While many people have chosen to switch to auxiliary cords over traditional radio while in the car, those of us that listen to the radio for our favorite radio hosts or songs may consider censorship a topic of interest. Some of you may be disappointed by the fact that you can’t listen to your favorite song in its purest form, while others of you may appreciate the censorship to preserve the innocence of younger people.
So for you guys to get a better understand of what radio censorship is, I’ll give you all a little background for it and some pros and cons of it.
While I will not go into the complete creation of the radio itself, I’ll go into some of the important events dealing with radio censorship specifically.
In 1927, the Radio Act was formed which rants regulators the authority to “suspend the license of any operator” who “has transmitted… radio communication containing profane or obscene words or language.”

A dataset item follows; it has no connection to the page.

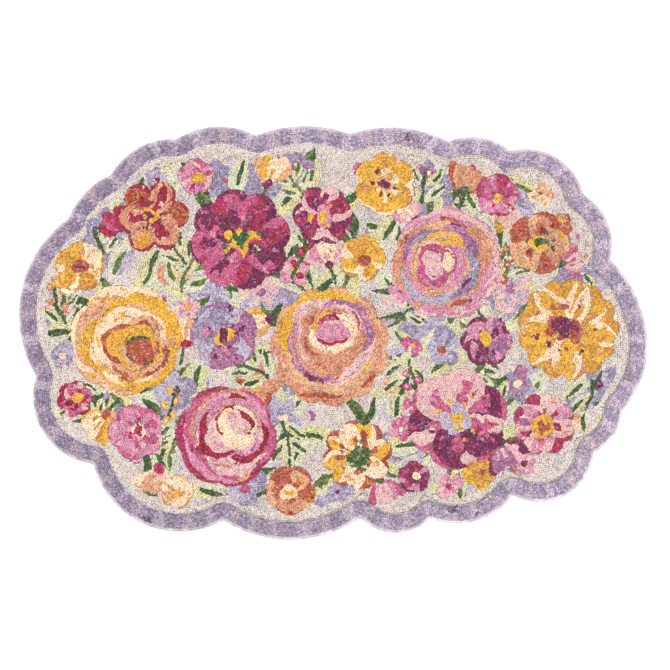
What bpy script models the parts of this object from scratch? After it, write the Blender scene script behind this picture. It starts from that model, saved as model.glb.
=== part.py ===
"""A hooked wool rug: a scalloped oval with a block border, a carved line and a field of raised blooms.

The rug lies flat, with its underside on z = 0 and its centre on the origin. X runs along its length.
The tables give sizes in millimetres, and the mesh is built in metres.
"""

from collections import namedtuple
from math import atan2, ceil, cos, pi, radians, sin, sqrt

import bmesh
import bpy
from mathutils import Vector

MM = 0.001

# Pile heights above the floor
BORDER_TOP = 8.2
FIELD_TOP = 9.2
LINE_FLOOR = 6.6

# Spacing of the points along a scallop, and the rounding of each notch
SCALLOP_STEP = 19.0
NOTCH_RADIUS = 5.0
NOTCH_POINTS = 3

# Points along each petal's rim, and how squarely it rounds out: a lower power gives a fuller petal
PETAL_POINTS = 5
PETAL_POWER = 0.7

# The scallops in clockwise order from the top: each starts at its notch and bulges out to the next
Scallop = namedtuple("Scallop", "notch_x notch_y bulge")
SCALLOPS = [
    Scallop(-111.5, 285.1, 12.7),
    Scallop(24.8, 287.5, 14.6),
    Scallop(167.7, 276.2, 13.0),
    Scallop(256.7, 262.3, 26.2),
    Scallop(362.0, 200.2, 17.2),
    Scallop(400.5, 105.9, 5.5),
    Scallop(445.2, 34.9, 21.5),
    Scallop(418.9, -112.1, 10.0),
    Scallop(376.9, -173.0, 36.2),
    Scallop(260.0, -233.4, 22.2),
    Scallop(140.2, -267.7, 21.7),
    Scallop(40.1, -266.4, 30.4),
    Scallop(-158.6, -270.4, 51.0),
    Scallop(-346.9, -188.4, 36.0),
    Scallop(-429.2, -62.4, 45.5),
    Scallop(-383.1, 165.1, 8.5),
    Scallop(-321.4, 229.0, 15.4),
    Scallop(-225.8, 280.1, 15.6),
]

# Section from the underside's rim, round the turned edge, over the border and across the carved line
Step = namedtuple("Step", "inset height")
EDGE_STEPS = [
    Step(1.5, 0.0),
    Step(0.0, 2.2),
    Step(0.3, 5.0),
    Step(2.2, 7.2),
    Step(6.5, BORDER_TOP),
    Step(22.0, BORDER_TOP),
    Step(24.2, LINE_FLOOR),
    Step(25.4, LINE_FLOOR),
    Step(28.0, FIELD_TOP),
]

# Section of each kind of bloom from its rim to its heart: share of the radius, height above the field,
# and how much of the petals' lobing is left there
Ring = namedtuple("Ring", "share rise lobing")
BLOOM_SECTIONS = {
    "rose": [Ring(1.0, 0.0, 1.0), Ring(0.94, 1.2, 1.0), Ring(0.66, 1.4, 0.5), Ring(0.60, 0.4, 0.4),
             Ring(0.54, 1.5, 0.3), Ring(0.22, 1.7, 0.0)],
    "open": [Ring(1.0, 0.0, 1.0), Ring(0.93, 1.2, 1.0), Ring(0.36, 0.6, 0.2), Ring(0.28, 1.7, 0.0)],
    "small": [Ring(1.0, 0.0, 1.0), Ring(0.88, 1.2, 1.0)],
}

# The raised blooms of the field. The first petal points along turn, in degrees, and depth is the share
# of the radius that the valleys between the petals cut in
Bloom = namedtuple("Bloom", "kind x y radius petals turn depth")
BLOOMS = [
    Bloom("rose", -300.0, -10.0, 82.0, 7, 10.0, 0.08),
    Bloom("open", -135.0, 135.0, 74.0, 8, 12.0, 0.14),
    Bloom("rose", -5.0, -20.0, 88.0, 11, 15.0, 0.10),
    Bloom("rose", 165.0, 100.0, 82.0, 7, 35.0, 0.08),
    Bloom("open", 180.0, -125.0, 74.0, 6, 20.0, 0.14),
    Bloom("open", 340.0, 5.0, 74.0, 13, 0.0, 0.12),
    Bloom("rose", -155.0, -150.0, 74.0, 6, 50.0, 0.08),
    Bloom("open", -262.0, 168.0, 54.0, 6, 5.0, 0.28),
    Bloom("open", -158.0, -5.0, 50.0, 5, 30.0, 0.14),
    Bloom("open", 35.0, -177.0, 51.0, 8, 11.0, 0.18),
    Bloom("open", 305.0, -132.0, 46.0, 8, 25.0, 0.18),
    Bloom("open", 298.0, 130.0, 46.0, 5, 0.0, 0.14),
    Bloom("open", 75.0, 215.0, 46.0, 6, 30.0, 0.14),
    Bloom("open", -285.0, -144.0, 41.0, 5, 40.0, 0.14),
    Bloom("small", -15.0, 170.0, 44.0, 6, 0.0, 0.16),
    Bloom("small", -367.0, 95.0, 37.0, 5, 18.0, 0.14),
    Bloom("small", 222.0, -12.0, 38.0, 6, 0.0, 0.16),
    Bloom("small", -62.0, -228.0, 37.0, 5, 54.0, 0.14),
    Bloom("small", 238.0, 199.0, 32.0, 5, 10.0, 0.14),
    Bloom("small", 42.0, 108.0, 34.0, 5, 70.0, 0.14),
    Bloom("small", -374.0, -96.0, 27.0, 6, 15.0, 0.16),
    Bloom("small", -226.0, -230.0, 25.0, 5, 0.0, 0.16),
    Bloom("small", -198.0, 226.0, 27.0, 5, 30.0, 0.16),
    Bloom("small", 117.0, -209.0, 24.0, 5, 20.0, 0.16),
]

WOOL_COLOUR = (0.60, 0.45, 0.42, 1.0)
WOOL_ROUGHNESS = 0.95
CREASE_DEGREES = 50.0


def scallop_circles():
    """Centre and radius of each scallop's arc. Going clockwise, the outside lies on the left."""
    circles = []
    for scallop, after in zip(SCALLOPS, SCALLOPS[1:] + SCALLOPS[:1]):
        start = Vector((scallop.notch_x, scallop.notch_y))
        end = Vector((after.notch_x, after.notch_y))
        chord = end - start
        radius = (chord.length_squared / 4 + scallop.bulge ** 2) / (2 * scallop.bulge)
        outward = Vector((-chord.y, chord.x)).normalized()
        circles.append(((start + end) / 2 - outward * (radius - scallop.bulge), radius))
    return circles


def meeting_point(centre_a, reach_a, centre_b, reach_b, near):
    """The point at the given distances from two centres, the one of the two that is closer to near."""
    line = centre_b - centre_a
    along = (reach_a ** 2 - reach_b ** 2 + line.length_squared) / (2 * line.length)
    aside = sqrt(reach_a ** 2 - along ** 2)
    axis = line.normalized()
    across = Vector((-axis.y, axis.x))
    foot = centre_a + axis * along
    return min((foot + across * aside, foot - across * aside), key=lambda point: (point - near).length)


def direction(centre, point):
    """Angle of the line from a centre to a point."""
    return atan2(point.y - centre.y, point.x - centre.x)


def arc_points(centre, radius, first, last, count):
    """Points from one angle to another by the shorter way round, without the last one."""
    sweep = (last - first + pi) % (2 * pi) - pi
    angles = (first + sweep * index / count for index in range(count))
    return [centre + radius * Vector((cos(angle), sin(angle))) for angle in angles]


def outline(inset):
    """The rug's outline drawn in by a distance, with each notch rounded off."""
    circles = scallop_circles()
    fillets = []
    for index, scallop in enumerate(SCALLOPS):
        centre_a, radius_a = circles[index - 1]
        centre_b, radius_b = circles[index]
        notch = Vector((scallop.notch_x, scallop.notch_y))
        fillets.append(meeting_point(centre_a, radius_a - inset + NOTCH_RADIUS,
                                     centre_b, radius_b - inset + NOTCH_RADIUS, notch))
    points = []
    for index, (centre, radius) in enumerate(circles):
        fillet = fillets[index]
        following = fillets[(index + 1) % len(fillets)]
        points += arc_points(fillet, NOTCH_RADIUS, direction(fillet, circles[index - 1][0]),
                             direction(fillet, centre), NOTCH_POINTS)
        points += arc_points(centre, radius - inset, direction(centre, fillet),
                             direction(centre, following), point_count(index))
    return points


def point_count(index):
    """How many points a scallop gets, the same on every ring, so that the rings join in quads."""
    start = SCALLOPS[index]
    end = SCALLOPS[(index + 1) % len(SCALLOPS)]
    chord = Vector((end.notch_x - start.notch_x, end.notch_y - start.notch_y)).length
    return ceil(chord / SCALLOP_STEP)


def bloom_outline(bloom, ring):
    """A lobed ring of a bloom: its petals round out between small valleys."""
    points = []
    total = bloom.petals * PETAL_POINTS
    for index in range(total):
        angle = 2 * pi * index / total
        swell = abs(cos(bloom.petals * angle / 2)) ** PETAL_POWER
        reach = bloom.radius * ring.share * (1 - bloom.depth * ring.lobing * (1 - swell))
        turned = angle + radians(bloom.turn)
        points.append(Vector((bloom.x + reach * cos(turned), bloom.y + reach * sin(turned))))
    return points


def add_ring(mesh, points, height, middle):
    """Adds a closed ring of vertices at one height, measured from the middle of the rug."""
    return [mesh.verts.new(((point.x - middle.x) * MM, (point.y - middle.y) * MM, height * MM))
            for point in points]


def join_rings(mesh, outer, inner):
    """Joins two rings of the same count with quads."""
    for index in range(len(outer)):
        following = (index + 1) % len(outer)
        mesh.faces.new((outer[index], outer[following], inner[following], inner[index]))


def ring_edges(mesh, ring):
    """The edges along a joined ring."""
    return [mesh.edges.get((vertex, ring[(index + 1) % len(ring)])) for index, vertex in enumerate(ring)]


def build_edge(mesh, middle):
    """The underside, the turned rim, the border and the carved line. Returns the field's rim."""
    rings = [add_ring(mesh, outline(step.inset), step.height, middle) for step in EDGE_STEPS]
    for outer, inner in zip(rings, rings[1:]):
        join_rings(mesh, outer, inner)
    mesh.faces.new(rings[0])
    return rings[-1]


def build_bloom(mesh, bloom, middle):
    """A raised bloom with its carved rings. Returns its rim, which lies on the field."""
    rings = [add_ring(mesh, bloom_outline(bloom, ring), FIELD_TOP + ring.rise, middle)
             for ring in BLOOM_SECTIONS[bloom.kind]]
    for outer, inner in zip(rings, rings[1:]):
        join_rings(mesh, outer, inner)
    mesh.faces.new(rings[-1])
    return rings[0]


def build_rug(collection):
    """The whole rug as one closed body."""
    rim = outline(0.0)
    across = [point.x for point in rim]
    along = [point.y for point in rim]
    middle = Vector(((min(across) + max(across)) / 2, (min(along) + max(along)) / 2))
    mesh = bmesh.new()
    borders = ring_edges(mesh, build_edge(mesh, middle))
    for bloom in BLOOMS:
        borders += ring_edges(mesh, build_bloom(mesh, bloom, middle))
    bmesh.ops.triangle_fill(mesh, use_beauty=True, edges=borders)
    bmesh.ops.recalc_face_normals(mesh, faces=mesh.faces)
    data = bpy.data.meshes.new("hooked_rug")
    mesh.to_mesh(data)
    mesh.free()
    data.shade_smooth()
    data.set_sharp_from_angle(angle=radians(CREASE_DEGREES))
    data.materials.append(wool_material())
    rug = bpy.data.objects.new("hooked_rug", data)
    collection.objects.link(rug)
    return rug


def wool_material():
    """Looped wool in the mean colour of the face."""
    material = bpy.data.materials.new("wool_pile")
    material.use_nodes = True
    shader = material.node_tree.nodes["Principled BSDF"]
    shader.inputs["Base Color"].default_value = WOOL_COLOUR
    shader.inputs["Roughness"].default_value = WOOL_ROUGHNESS
    shader.inputs["Metallic"].default_value = 0.0
    return material


def main():
    for old in list(bpy.data.objects):
        bpy.data.objects.remove(old, do_unlink=True)
    collection = bpy.data.collections.new("hooked_floral_rug")
    bpy.context.scene.collection.children.link(collection)
    build_rug(collection)


main()
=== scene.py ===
"""Looks of the hooked wool rug: every loop of its pile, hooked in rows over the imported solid.

A chart of the yarns is drawn in millimetres, rows of hooking are traced round each drawn shape, and a
small rounded loop is set at each stitch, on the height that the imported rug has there.
"""

from collections import namedtuple
from math import atan2, ceil, cos, hypot, pi, radians, sin, sqrt

import bmesh
import bpy
import numpy as np
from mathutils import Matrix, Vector
from mathutils.bvhtree import BVHTree


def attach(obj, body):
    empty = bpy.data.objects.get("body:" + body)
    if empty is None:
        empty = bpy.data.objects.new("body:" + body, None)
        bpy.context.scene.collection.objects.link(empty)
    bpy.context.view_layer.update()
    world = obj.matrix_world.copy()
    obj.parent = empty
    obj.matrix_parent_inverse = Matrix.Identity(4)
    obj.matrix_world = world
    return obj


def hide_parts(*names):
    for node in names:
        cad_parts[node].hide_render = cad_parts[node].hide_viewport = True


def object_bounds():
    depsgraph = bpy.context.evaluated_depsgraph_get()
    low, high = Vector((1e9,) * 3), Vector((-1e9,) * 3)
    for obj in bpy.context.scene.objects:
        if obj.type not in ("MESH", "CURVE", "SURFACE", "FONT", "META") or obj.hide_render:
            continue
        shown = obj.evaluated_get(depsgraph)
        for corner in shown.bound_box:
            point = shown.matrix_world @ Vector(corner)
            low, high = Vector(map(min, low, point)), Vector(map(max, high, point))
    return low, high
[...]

In 1934, the Federal Communications Commission, or FCC for short, was created and in 1960 they were formally mandated to suspend or revoke the licenses of stations that violate the indecency law.
Before going any further, to give everybody a better idea of what is considered indecent, obscene, or profane by the FCC, obscene content has no protection by the 1 Amendment. In order to be considered obscene, a word must meet a 3-pronged test by the Supreme Court, appeal to average person’s sexual interest, describe sex in an offensive way, and lack any literary, artistic, portrait, or scientific value. Indecent content describes sexual organs in a non-obscene way. Profane content is “grossly offensive” language that’s a public nuisance.
In 1978, the FCC v. Pacifica Supreme Court case allowed the FCC to fine stations for airing George Carlin’s “7 dirty words” and establishes power of FCC to impose an indecency standard on broadcast media.
In 1988, Jesse Helms and Ronald Reagan created a law that eliminated the 10pm-6am indecency safe harbor, but in 1991 the DC Circuit Court of Appeals overturned the rule in Action for Children’ Television v. FCC
The United States isn’t the only country that deals with these issues as the United Kingdom has to deal with the BBC for their censorship along with plenty of other countries.
Censored music can promote balance between children and adults, as children will be able to talk about songs with adults without the parent having to censor themselves to try and avoid explaining any explicit material to children for the most part.
Having to re-edit a song for radio can promote artistic creativity, because you have to come up with another line that fits the theme of the song, while making it acceptable for radio play. For example, in Eminem’s song “My Name Is…” he changes lines from “When you see my dad, tell him that I just slit his throat in a dream I had” to “ask him if he bought a porno mag and seen my ad.” It can give a new element to an artist to be able to create two different versions of a song.
And speaking of Eminem, someone who has done this in his own music occasionally, it discourages shock value for sales. If an artist mentions a tragic event, or something extremely obscene, people are more likely to be attracted to it due to the fact that they can’t believe someone would even mention it. For example, Rick Ross had garnered a lot of attention for his verse in a song called “U.O.E.N.O” for a line stating “Put molly all in her champagne, she ain’t even know it, I took her home and I enjoyed that, she ain’t even know it.”
While everything has its pros, though, there are definitely cons to this as well
The biggest complaint for censored music is that it violates the first amendment. Some people feel as though they cannot fully express their freedom of speech due to the fact that it’ll just be taken off the radio, so they feel a bit offended. Also, some people feel like if somebody feels offended by a song, they can just listen to another song.
Censored music can also limit the music that a radio host can play. If a song is very popular, but it has a word that is considered profane, obscene, or indecent every other line, then playing it may just be annoying to everybody and you may just opt not to play it. Also, some songs don’t have censored versions, so the host would have to do all the censoring himself or herself, and that could be a lot while trying to do everything else.
Sometimes censored music can show a little bit of bias towards certain genres. For example, in a rock song called “B*tch Came Back” by Theory of a Deadman, the song was completely uncensored, along with the title of the song and line like “I like her better when she’s down on her knees,” while in Usher’s R&B song “I Don’t Mind,” the entire line of “Shawty, I don’t mind, if you dance on a pole, that don’t make you a ho” was removed. It shows that sometimes stations aren’t completely thorough in what they want and by who, and it can cause a genre or racial debate due to that fact, but that another discussion for another day.
No matter how somebody feels about censorship, it has been here for a long time, and there are plenty of benefits and constraints that come along with it, similar to anything else.